* Task directions: Collect every line below that contains the word "this".

◇ ◇ ◇

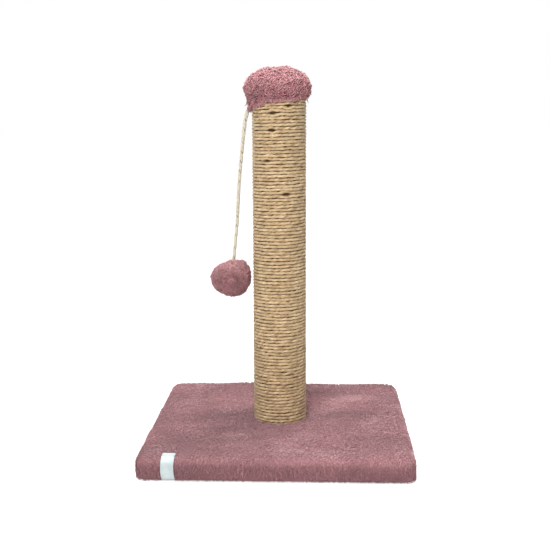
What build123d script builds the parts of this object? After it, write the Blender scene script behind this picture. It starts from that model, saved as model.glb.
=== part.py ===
from build123d import *
import math
import os

os.makedirs("parts", exist_ok=True)

# A scratching post: a plush-covered board, a tube wound with rope, a plush cap and a ball on a cord.
# Millimetres, +Z up, origin on the floor under the middle of the base, front towards -Y.

# Clearances
fit = 0.2  # between pieces that touch
running = 0.3  # between pieces that move against each other

# Base
base_side = 350.0  # over the plush, square in plan
base_corner = 16.0  # plan radius of the plush corners
base_edge = 11.0  # soft rounding of the top edge
base_foot_edge = 4.0  # chamfer where the plush turns under
pile_side = 8.0  # plush on the sides of the board
pile_top = 9.5  # plush on top of the board
pile_pressed = 3.0  # plush left under the foot of the post
hem_thickness = 3.5  # plush folded under the board
hem_width = 34.0
hem_corner = 6.0
board_thickness = 18.0
board_corner = 9.0

# Staples, flat wire
staple_crown = 12.0
staple_leg = 9.0
staple_wire = 0.8
staple_band = 1.2
hem_staple_pitch = 60.0
hem_staples_per_side = 5
dimple_depth = 1.8  # where a staple draws the hem in
dimple_width = 4.0
dimple_length = 15.0
plug_staples = 4
cap_staple_count = 6

# Side ribbon, bare
tape_width = 16.5
tape_thickness = 0.8
tape_inset = 42.5  # from the left side of the base to the middle of the ribbon
tape_reach = 16.0  # how far it goes in over the top and under the base
tape_bed = 1.3  # depth that it presses into the plush
tape_bed_margin = 0.4

# Post
tube_radius = 32.1
tube_wall = 4.0
tube_length = 470.0
lower_plug_height = 25.0
upper_plug_height = 18.0

# Bolt that holds the post, M8
bolt_radius = 3.9
bolt_length = 35.0
bolt_head_radius = 7.5  # over the corners
bolt_head_height = 5.3
bolt_hole_radius = 4.5
bolt_well_radius = 14.0
bolt_well_depth = 9.0
washer_side = 18.0
washer_thickness = 1.6
insert_radius = 6.0
insert_length = 15.0

# Rope
rope_across = 4.0  # over the corners of its section
rope_sides = 5
turn_gap = 0.45  # between the turns
rope_over_sleeve = 0.5  # under the start of the first turn
wound_turns = 14  # made as one tube, below the cap; the turns under them are a sleeve
rope_below_tube_top = 7.0
rope_end_angle = 90.0  # the ends lie at the back
foot_gap = 0.5  # between the rope and the plush that the post presses in

# Cap
plush_sides = 24  # flats round the cap and its wadding
pad_inset = 1.1  # the wadding's edge lies over the wall of the tube
pad_rim = 2.0
pad_top_radius = 20.0
pad_height = 6.0
cap_pile = 9.5  # plush over the pad
cap_lean = 2.5  # the plush sits this far to the left of the post
cap_hem_drop = 46.0  # below the crown, at the middle of the post
cap_hem_slope = 7.5  # degrees; the hem is lowest over the cord

# The cap's swell: how far it stands out past the rope, and how far below its crown
cap_rings = [
    (-16.0, 0.0),
    (-8.0, 2.5),
    (-1.0, 6.5),
    (4.5, 11.5),
    (8.0, 18.0),
    (9.2, 27.0),
    (7.9, 36.0),
    (5.2, 44.0),
    (1.6, 57.0),
]

# Toy
knot_radius = 3.3  # of the round space that a knot turns in
cord_diameter = 4.5
cord_sides = 8  # also of the knots
cord_in_knot = 1.0
ball_drop = 230.6  # from the middle of the upper knot to the middle of the ball
ball_radius = 29.0
ball_half_height = 26.0  # before its ends are cut flat
ball_wall = 6.0
ball_mouth = 3.2  # chamfer where the cord goes in
ball_knot_cover = 1.0  # filling over the knot inside the ball
ball_sides = 20
ball_angles = (0, 19, 38, 57, 75)  # where the ball changes slope, from its middle to each end
hollow_angles = (0, 36, 72)  # the same inside its skin
fillet_share = 0.45  # of the shorter run beside a corner

# The cord's route: how far it stands out from the straight line between its two ends, and how far down
cord_points = [
    (3.21, 9.89),
    (3.9, 22.0),
    (4.1, 45.0),
    (3.9, 84.0),
    (2.7, 117.0),
    (0.8, 145.0),
    (0.0, 181.0),
]

# Places that follow from the sizes
cavity_side = base_side - 2 * pile_side
board_side = cavity_side - 2 * fit
board_bottom = hem_thickness + fit
board_top = board_bottom + board_thickness
cavity_top = board_top + fit
base_height = cavity_top + pile_top
foot_floor = cavity_top + pile_pressed
post_foot = foot_floor + fit
tube_top = post_foot + tube_length
plug_radius = tube_radius - tube_wall - fit
rope_inner = tube_radius + fit
rope_outer = rope_inner + rope_across
rope_centre = rope_inner + rope_across / 2
rope_top = tube_top - rope_below_tube_top
rope_pitch = rope_across + turn_gap
coil_start = rope_top - rope_across / 2 - wound_turns * rope_pitch
tape_left = base_side / 2 - tape_inset
hem_middle = base_side / 2 - hem_width / 2
hem_opening = base_side - 2 * hem_width
pad_radius = tube_radius - pad_inset
pad_seat = tube_top + fit
knot_reach = knot_radius * math.cos(math.pi / cord_sides)
knot_chamfer = knot_reach - knot_radius * math.sin(math.pi / cord_sides)
crown = pad_seat + pad_height + fit + cap_pile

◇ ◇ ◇

* Solution:
What build123d script builds the parts of this object? After it, write the Blender scene script behind this picture. It starts from that model, saved as model.glb.
cap_lean = 2.5  # the plush sits this far to the left of the post